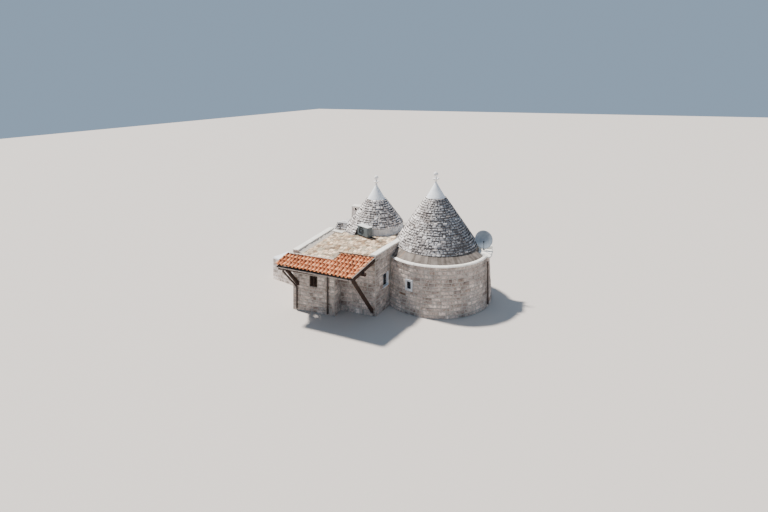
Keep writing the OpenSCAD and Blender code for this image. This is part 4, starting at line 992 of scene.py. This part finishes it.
swept(door, [Vector((pull_x + 0.03 * math.sin(a), door_y - 0.005 + 0.028 * math.sin(a),
                     1.0 + 0.05 * math.cos(a))) for a in pull_turns], circle(0.006, 8))
door.finish("rear_plank_door", timber_up, "dark_timber", replaces=["rear_door"], closed=True)

# The chimney is a plastered shaft under an open head: two arched smoke holes on each long side, black inside
# with soot and painted shade, under one thick stone slab.
pink_plaster = two_tone("pinkish chimney plaster", 0.92, 0.2, (5,), (0.80, 0.70, 0.64), (0.96, 0.90, 0.86),
                        (34, 8), (0.4, 0.005), runs=(0.7, (4, 5, (5, 5, 0.6)),
                                                     (0.32, (0.62, 0.60, 0.58)), (0.52, (1.04, 1.03, 1.02))))
soot_and_painted_shade = two_tone("soot_and_painted_shade", 0.98, 0.1, (20,), (0.008, 0.007, 0.007), (0.03, 0.027, 0.025), (50,), (0.5, 0.004))
dress(pink_plaster, "chimney_shaft")
dress(cream_stone, "back_parapet")
head_lo, head_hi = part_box("chimney_piers")
head_w, head_d, head_h = (head_hi[i] - head_lo[i] for i in range(3))
PIER, ARCH_T = 0.07, 0.07
head = Masonry()
hole = (head_w - 3 * PIER) / 2


def on_head(u, w, z):
    """Places on the head from its lower corner: along, back, and up."""
    return Vector((head_lo[0] + u, head_lo[1] + w, head_lo[2] + z))


def arch_wall(put, spans, length):
    """An upright wall with arched holes: put takes along, through and up; spans are the holes."""
    cuts = [0.0]
    for a, b in spans:
        cuts += [a] + [a + (b - a) * k / 10 for k in range(1, 10)] + [b]
    cuts.append(length)
    for p, q in zip(cuts, cuts[1:]):
        def foot(u):
            for a, b in spans:
                if a - 1e-6 <= p and q <= b + 1e-6:
                    s = 2 * (u - a) / (b - a) - 1
                    return head_h * (0.30 + 0.56 * math.sqrt(max(0, 1 - s * s)))
            return 0.0
        corners = [put(u, w, z) for w in (0, ARCH_T)
                   for u, z in ((p, foot(p)), (q, foot(q)), (q, head_h), (p, head_h))]
        head.add(corners, [(0, 1, 2, 3), (7, 6, 5, 4), (0, 4, 5, 1), (3, 2, 6, 7), (1, 5, 6, 2),
                           (0, 3, 7, 4)], plain)


spans = [(PIER, PIER + hole), (2 * PIER + hole, 2 * PIER + 2 * hole)]
arch_wall(on_head, spans, head_w)
arch_wall(lambda u, w, z: Vector((head_lo[0] + u, head_hi[1] - w, head_lo[2] + z)), spans, head_w)
for x in (head_lo[0], head_hi[0] - ARCH_T):
    arch_wall(lambda u, w, z: Vector((x + w, head_lo[1] + ARCH_T + u, head_lo[2] + z)),
              [(0.05, head_d - 2 * ARCH_T - 0.05)], head_d - 2 * ARCH_T)
head.finish("chimney_arches", pink_plaster, "limewashed_stone", smooth=False, replaces=["chimney_piers"],
            closed=True)
# The throat is a block painted black: soot and painted shade inside the head.
throat = Masonry()
rng = random.Random(151)
plate(throat, on_head, (0.12, head_w - 0.12), (0.12, head_d - 0.12), (0, head_h - 0.002), plain, rng,
      soft=0.01)
throat.finish("chimney_throat", soot_and_painted_shade, "lime_plaster", closed=True)
slab_lo, slab_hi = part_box("chimney_slab")
lid = Masonry()
plate(lid, lambda u, w, z: Vector((u, w, z)), (slab_lo[0], slab_hi[0]), (slab_lo[1], slab_hi[1]),
      (slab_lo[2], slab_hi[2] - 0.002), (0.55, 0.15, 0.4), rng, soft=0.022, wear=0.006, columns=5)
lid.finish("chimney_lid", cream_stone, "limewashed_stone", replaces=["chimney_slab"], closed=True)

# The low block at the left wall has rubble walls under a few coats of limewash, and a floated lime
# screed for a roof, with edges rounded by hand. It stands askew to the house.
ANNEX_TURN, ANNEX_W, ANNEX_D, ANNEX_Y = math.radians(16), 2.855, 1.0, 1.735
screed_lo, screed_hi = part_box("annex_roof")


def on_annex(x, y):
    """A plan place from the low block's own: x along its front from the left wall, y back."""
    return (LEFT_X + x * math.cos(ANNEX_TURN) + y * math.sin(ANNEX_TURN),
            ANNEX_Y - x * math.sin(ANNEX_TURN) + y * math.cos(ANNEX_TURN))


limewashed_rubble = stone_finish("limewashed rubble", (0.98, 0.93, 0.90), (0.60, 0.53, 0.49),
                                 (0.62, 0.50, 0.42))
low_walls = Masonry()
wall_line = -ANNEX_D * math.tan(ANNEX_TURN)
for a, b, seed in (((-ANNEX_W, 0), (0, 0), 181), ((-ANNEX_W, ANNEX_D), (-ANNEX_W, 0), 182),
                   ((wall_line, ANNEX_D), (-ANNEX_W, ANNEX_D), 183)):
    lay_courses(low_walls, straight(*on_annex(*a), *on_annex(*b)), math.dist(a, b), screed_lo[2], seed,
                joint=0.008, proud=0.004)
low_walls.finish("low_block_stones", limewashed_rubble, "lime_plaster")
dress(pink_plaster, "annex_walls")
screed = Masonry()
rng = random.Random(184)
def on_screed(u, w, z):
    """Places on the screed: along from its far end, back, and up; its inner end follows the wall."""
    narrowed = (ANNEX_W - w * math.tan(ANNEX_TURN)) / ANNEX_W
    return plan(*on_annex(-ANNEX_W + u * narrowed, w), z)


plate(screed, on_screed, (-0.012, ANNEX_W), (-0.012, ANNEX_D + 0.012), (screed_lo[2], screed_hi[2]),
      plain, rng, soft=0.035, wear=0.012, columns=14)
screed.finish("low_block_screed", limewash, "limewash", replaces=["annex_roof"], closed=True)

# The outdoor air unit stands on two brown rails on the flat roof. Its sheet casing has a round fan
# opening behind a wire guard, a coil of thin fins at its end, a service panel and a pale lid.
UNIT_W, UNIT_D, UNIT_H, UNIT_TURN = 0.80, 0.30, 0.49, math.radians(-27)
unit_foot = plan(0.31, 3.2, 2.56)
unit_x = Vector((math.cos(UNIT_TURN), math.sin(UNIT_TURN), 0))
unit_y = Vector((-unit_x.y, unit_x.x, 0))


def on_unit(u, w, z):
    """Places on the unit: from its middle along, back, and up from the rails."""
    return unit_foot + unit_x * u + unit_y * w + Vector((0, 0, z))


def on_front(u, w, z):
    """Places on the unit's front: along, up, and out of it."""
    return on_unit(u, -UNIT_D / 2 + 0.03 - z, w)


def on_guard(a, r, out=0.034):
    """Places before the fan: a direction, a distance from its axis, and out of the front."""
    return on_front(fan_u + r * math.cos(a), fan_z + r * math.sin(a), out)


def square_point(a):
    """The point on the front's edge in that direction from the fan's axis."""
    dx, dz = math.cos(a), math.sin(a)
    aside = (FRONT_HALF - fan_u if dx > 0 else FRONT_HALF + fan_u) / max(abs(dx), 1e-6)
    reach = min(aside, (0.232 if dz > 0 else 0.225) / max(abs(dz), 1e-6))
    return (fan_u + dx * reach, fan_z + dz * reach)


# The casing's dark grey-teal is darkened as painted shade on the unit's front and sides.
grey_sheet = two_tone("grey coated sheet", 0.40, 0.5, (3,), (0.085, 0.115, 0.135), (0.14, 0.18, 0.205),
                      (60,), (0.08, 0.002),
                      runs=(0.6, (8, 6, (3, 3, 0.7)), (0.30, (0.70, 0.68, 0.64)), (0.55, (1, 1, 1))))
white_sheet = two_tone("white coated sheet", 0.45, 0.5, (4,), (0.66, 0.67, 0.66), (0.82, 0.83, 0.82),
                       (50,), (0.08, 0.002))
black_core = two_tone("dark fan chamber", 0.7, 0.3, (10,), (0.012, 0.013, 0.014), (0.03, 0.032, 0.034),
                      (30,), (0.2, 0.002))
case, lid_sheet, core = Masonry(), Masonry(), Masonry()
rng = random.Random(161)
FAN_R, fan_u, fan_z, FRONT_HALF, RIM = 0.196, -0.10, 0.245, 0.39, 40
box_h = UNIT_H - 0.025
plate(case, on_unit, (-UNIT_W / 2, UNIT_W / 2), (-UNIT_D / 2 + 0.03, UNIT_D / 2), (0.012, box_h), plain, rng,
      soft=0.012, wear=0.0)
rim_turns = [2 * math.pi * k / RIM for k in range(RIM)]
ring_in = [(fan_u + FAN_R * math.cos(a), fan_z + FAN_R * math.sin(a)) for a in rim_turns]
ring_out = [square_point(a) for a in rim_turns]
eased = [(u * 0.985, w) for u, w in ring_out]
levels = ((ring_out, 0.0), (ring_out, 0.022), (eased, 0.030), (ring_in, 0.030), (ring_in, 0.002))
case.add([on_front(u, w, z) for line, z in levels for u, w in line],
         [face for s in range(5) for face in band(s * RIM, (s + 1) % 5 * RIM, RIM)], plain)
plate(case, on_front, (0.30, 0.385), (0.04, 0.40), (0.028, 0.034), plain, rng,
      soft=0.004, wear=0.0, columns=1)
for k in range(14):
    plate(case, lambda u, w, z: on_unit(-UNIT_W / 2 - z, w, u), (0.05 + k * 0.028, 0.062 + k * 0.028),
          (-0.09, 0.12), (0, 0.006), plain, rng, soft=0.002, wear=0.0, columns=1)
for u in (-0.30, 0.30):
    plate(case, on_unit, (u - 0.035, u + 0.035), (-0.14, 0.14), (-0.001, 0.014), plain, rng,
          soft=0.003, wear=0.0, columns=1)
plate(lid_sheet, on_unit, (-UNIT_W / 2 - 0.008, UNIT_W / 2 + 0.008),
      (-UNIT_D / 2 - 0.008, UNIT_D / 2 + 0.008), (box_h - 0.004, UNIT_H), plain, rng, soft=0.010, wear=0.0)
for r in (0.05, 0.08, 0.11, 0.14, 0.17, 0.195):
    swept(case, [on_guard(2 * math.pi * k / 32, r) for k in range(32)], circle(0.0022, 5), closed_path=True)
for k in range(8):
    a = 2 * math.pi * k / 8
    swept(case, [on_guard(a, 0.03), on_guard(a, 0.199)], circle(0.0028, 5))
swept(case, [on_guard(0, 0, 0.030), on_guard(0, 0, 0.036)], circle(0.036, 16))
case.finish("air_unit_casing", grey_sheet, "grey_sheet", replaces=["air_unit"], closed=True)
lid_sheet.finish("air_unit_lid", white_sheet, "grey_sheet", closed=True)
for k in range(3):
    a0 = 2 * math.pi * k / 3
    blade = [(0.04, a0), (0.17, a0 + 0.25), (0.185, a0 + 0.9), (0.15, a0 + 1.35), (0.04, a0 + 1.2)]
    core.add([on_guard(a, r, out - 0.010 * i / 4) for out in (0.012, 0.008)
              for i, (r, a) in enumerate(blade)], flat_piece(5), plain)
core.add([on_guard(a, FAN_R - 0.001, z) for z in (0.003, 0.001) for a in rim_turns], flat_piece(RIM), plain)
core.finish("air_unit_fan", black_core, "grey_sheet", closed=True)

# The satellite dish is pressed light grey sheet on a steel pole. A square arm from its lower rim
# carries the small receiver in front of the bowl, and a bracket clamps its back to the pole.
dish_sheet = two_tone("dish sheet", 0.45, 0.4, (4,), (0.21, 0.25, 0.295), (0.33, 0.375, 0.43),
                      (40,), (0.08, 0.002))
dress(dish_sheet, "dish", "dish_mount")
POLE_FROM_AXIS = 2.25
turn, tilt = math.radians(9), math.radians(72)
pole_foot = Vector((MAIN[0] + POLE_FROM_AXIS * math.cos(turn), MAIN[1] + POLE_FROM_AXIS * math.sin(turn),
                    LEDGE_Z))
POLE_TOP = 0.49
bowl = pole_foot + Vector((0, 0, POLE_TOP))
dish_out = Vector((math.sin(turn) * math.sin(tilt), -math.cos(turn) * math.sin(tilt), math.cos(tilt)))
dish_up = Vector((-math.sin(turn) * math.cos(tilt), math.cos(turn) * math.cos(tilt), math.sin(tilt)))
dish_side = Vector((math.cos(turn), math.sin(turn), 0))
arm = Masonry()
lower_rim = bowl + dish_out * 0.070 - dish_up * 0.395
receiver = bowl + dish_out * 0.40 - dish_up * 0.11
swept(arm, [bowl - dish_out * 0.03 - dish_up * 0.30, lower_rim - dish_up * 0.035 - dish_out * 0.02,
            receiver - dish_up * 0.05], bar(0.022, 0.022))
swept(arm, [receiver + dish_out * 0.05, receiver + dish_out * 0.04, receiver - dish_out * 0.03,
            receiver - dish_out * 0.04], circle(0.032, 14))
swept(arm, [receiver - dish_out * 0.04, receiver - dish_out * 0.075], circle(0.024, 14))
swept(arm, [receiver - dish_up * 0.06, receiver + dish_up * 0.02], bar(0.03, 0.03))
plate(arm, lambda u, w, z: bowl - dish_out * (0.016 + z) + dish_side * u + dish_up * w,
      (-0.06, 0.06), (-0.10, 0.08), (0, 0.012), plain, random.Random(171), soft=0.004, wear=0.0, columns=1)
swept(arm, [pole_foot + Vector((0, 0, 0.30)), pole_foot + Vector((0, 0, 0.36))], circle(0.031, 14))
swept(arm, [pole_foot + Vector((0, 0, 0.001)), pole_foot + Vector((0, 0, 0.008))], circle(0.065, 16))
arm.finish("dish_arm_and_receiver", black_core, "grey_sheet", closed=True)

+ + + + +

● **Requirement**
Repeat, exactly and only, the lines from the beginning of the material through the line that contains "return Vector((head_lo[0] +".

● **Result of this task**
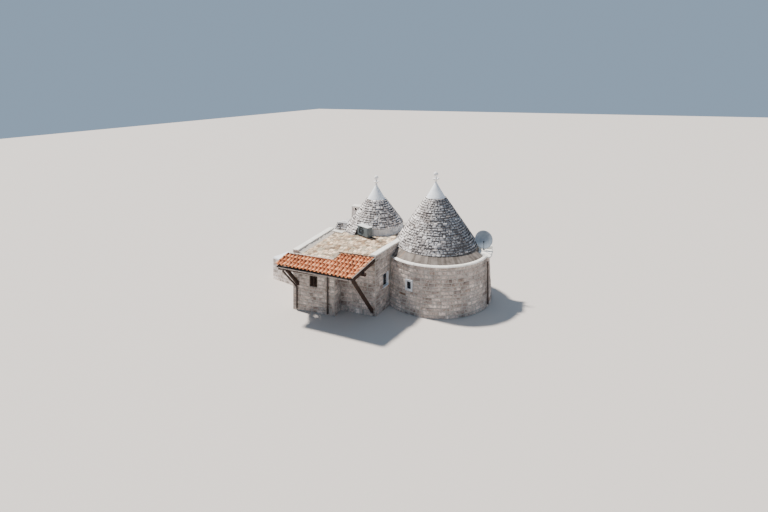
Keep writing the OpenSCAD and Blender code for this image. This is part 4, starting at line 992 of scene.py. This part finishes it.
swept(door, [Vector((pull_x + 0.03 * math.sin(a), door_y - 0.005 + 0.028 * math.sin(a),
                     1.0 + 0.05 * math.cos(a))) for a in pull_turns], circle(0.006, 8))
door.finish("rear_plank_door", timber_up, "dark_timber", replaces=["rear_door"], closed=True)

# The chimney is a plastered shaft under an open head: two arched smoke holes on each long side, black inside
# with soot and painted shade, under one thick stone slab.
pink_plaster = two_tone("pinkish chimney plaster", 0.92, 0.2, (5,), (0.80, 0.70, 0.64), (0.96, 0.90, 0.86),
                        (34, 8), (0.4, 0.005), runs=(0.7, (4, 5, (5, 5, 0.6)),
                                                     (0.32, (0.62, 0.60, 0.58)), (0.52, (1.04, 1.03, 1.02))))
soot_and_painted_shade = two_tone("soot_and_painted_shade", 0.98, 0.1, (20,), (0.008, 0.007, 0.007), (0.03, 0.027, 0.025), (50,), (0.5, 0.004))
dress(pink_plaster, "chimney_shaft")
dress(cream_stone, "back_parapet")
head_lo, head_hi = part_box("chimney_piers")
head_w, head_d, head_h = (head_hi[i] - head_lo[i] for i in range(3))
PIER, ARCH_T = 0.07, 0.07
head = Masonry()
hole = (head_w - 3 * PIER) / 2


def on_head(u, w, z):
    """Places on the head from its lower corner: along, back, and up."""
    return Vector((head_lo[0] + u, head_lo[1] + w, head_lo[2] + z))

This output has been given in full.